§ Written exercise:
Exactly reproduce the lines that follow.
◇ ◇ ◇ ◇ ◇ ◇ ◇
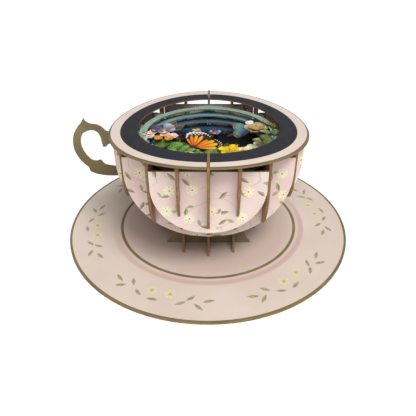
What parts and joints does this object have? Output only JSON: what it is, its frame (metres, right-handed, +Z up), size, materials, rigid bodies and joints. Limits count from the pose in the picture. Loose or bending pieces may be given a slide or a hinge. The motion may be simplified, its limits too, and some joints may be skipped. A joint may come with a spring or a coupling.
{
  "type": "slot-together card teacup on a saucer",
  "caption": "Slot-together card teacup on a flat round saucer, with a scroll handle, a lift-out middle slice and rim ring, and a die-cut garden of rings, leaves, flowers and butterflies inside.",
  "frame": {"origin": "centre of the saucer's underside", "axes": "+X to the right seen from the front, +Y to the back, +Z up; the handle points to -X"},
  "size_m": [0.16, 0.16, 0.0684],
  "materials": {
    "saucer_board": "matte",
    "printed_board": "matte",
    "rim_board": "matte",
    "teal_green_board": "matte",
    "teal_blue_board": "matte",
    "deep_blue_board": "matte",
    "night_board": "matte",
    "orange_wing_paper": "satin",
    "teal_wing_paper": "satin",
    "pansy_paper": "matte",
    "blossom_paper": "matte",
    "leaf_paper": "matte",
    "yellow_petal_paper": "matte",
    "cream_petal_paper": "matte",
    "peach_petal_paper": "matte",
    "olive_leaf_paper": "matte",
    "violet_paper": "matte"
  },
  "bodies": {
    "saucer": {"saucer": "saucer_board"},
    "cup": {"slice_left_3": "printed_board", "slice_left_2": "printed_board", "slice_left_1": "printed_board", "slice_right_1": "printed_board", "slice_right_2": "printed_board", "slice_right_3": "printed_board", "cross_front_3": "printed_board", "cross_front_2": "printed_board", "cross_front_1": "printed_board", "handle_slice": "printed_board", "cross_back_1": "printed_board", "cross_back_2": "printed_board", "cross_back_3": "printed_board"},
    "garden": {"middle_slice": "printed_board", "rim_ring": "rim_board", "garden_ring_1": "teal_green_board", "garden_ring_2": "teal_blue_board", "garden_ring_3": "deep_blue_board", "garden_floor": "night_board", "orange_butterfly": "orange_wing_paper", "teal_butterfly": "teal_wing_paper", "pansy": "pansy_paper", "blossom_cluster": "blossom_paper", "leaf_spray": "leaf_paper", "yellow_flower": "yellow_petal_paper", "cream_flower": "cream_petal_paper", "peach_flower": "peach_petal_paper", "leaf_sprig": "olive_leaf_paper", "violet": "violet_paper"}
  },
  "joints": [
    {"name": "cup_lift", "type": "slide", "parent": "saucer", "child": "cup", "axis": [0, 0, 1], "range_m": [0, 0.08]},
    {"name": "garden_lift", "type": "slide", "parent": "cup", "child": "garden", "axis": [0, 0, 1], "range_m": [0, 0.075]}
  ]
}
◇ ◇ ◇ ◇ ◇ ◇ ◇
§ Exercise response:
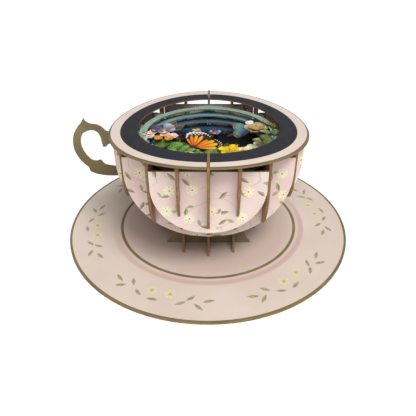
What parts and joints does this object have? Output only JSON: what it is, its frame (metres, right-handed, +Z up), size, materials, rigid bodies and joints. Limits count from the pose in the picture. Loose or bending pieces may be given a slide or a hinge. The motion may be simplified, its limits too, and some joints may be skipped. A joint may come with a spring or a coupling.
{
  "type": "slot-together card teacup on a saucer",
  "caption": "Slot-together card teacup on a flat round saucer, with a scroll handle, a lift-out middle slice and rim ring, and a die-cut garden of rings, leaves, flowers and butterflies inside.",
  "frame": {"origin": "centre of the saucer's underside", "axes": "+X to the right seen from the front, +Y to the back, +Z up; the handle points to -X"},
  "size_m": [0.16, 0.16, 0.0684],
  "materials": {
    "saucer_board": "matte",
    "printed_board": "matte",
    "rim_board": "matte",
    "teal_green_board": "matte",
    "teal_blue_board": "matte",
    "deep_blue_board": "matte",
    "night_board": "matte",
    "orange_wing_paper": "satin",
    "teal_wing_paper": "satin",
    "pansy_paper": "matte",
    "blossom_paper": "matte",
    "leaf_paper": "matte",
    "yellow_petal_paper": "matte",
    "cream_petal_paper": "matte",
    "peach_petal_paper": "matte",
    "olive_leaf_paper": "matte",
    "violet_paper": "matte"
  },
  "bodies": {
    "saucer": {"saucer": "saucer_board"},
    "cup": {"slice_left_3": "printed_board", "slice_left_2": "printed_board", "slice_left_1": "printed_board", "slice_right_1": "printed_board", "slice_right_2": "printed_board", "slice_right_3": "printed_board", "cross_front_3": "printed_board", "cross_front_2": "printed_board", "cross_front_1": "printed_board", "handle_slice": "printed_board", "cross_back_1": "printed_board", "cross_back_2": "printed_board", "cross_back_3": "printed_board"},
    "garden": {"middle_slice": "printed_board", "rim_ring": "rim_board", "garden_ring_1": "teal_green_board", "garden_ring_2": "teal_blue_board", "garden_ring_3": "deep_blue_board", "garden_floor": "night_board", "orange_butterfly": "orange_wing_paper", "teal_butterfly": "teal_wing_paper", "pansy": "pansy_paper", "blossom_cluster": "blossom_paper", "leaf_spray": "leaf_paper", "yellow_flower": "yellow_petal_paper", "cream_flower": "cream_petal_paper", "peach_flower": "peach_petal_paper", "leaf_sprig": "olive_leaf_paper", "violet": "violet_paper"}
  },
  "joints": [
    {"name": "cup_lift", "type": "slide", "parent": "saucer", "child": "cup", "axis": [0, 0, 1], "range_m": [0, 0.08]},
    {"name": "garden_lift", "type": "slide", "parent": "cup", "child": "garden", "axis": [0, 0, 1], "range_m": [0, 0.075]}
  ]
}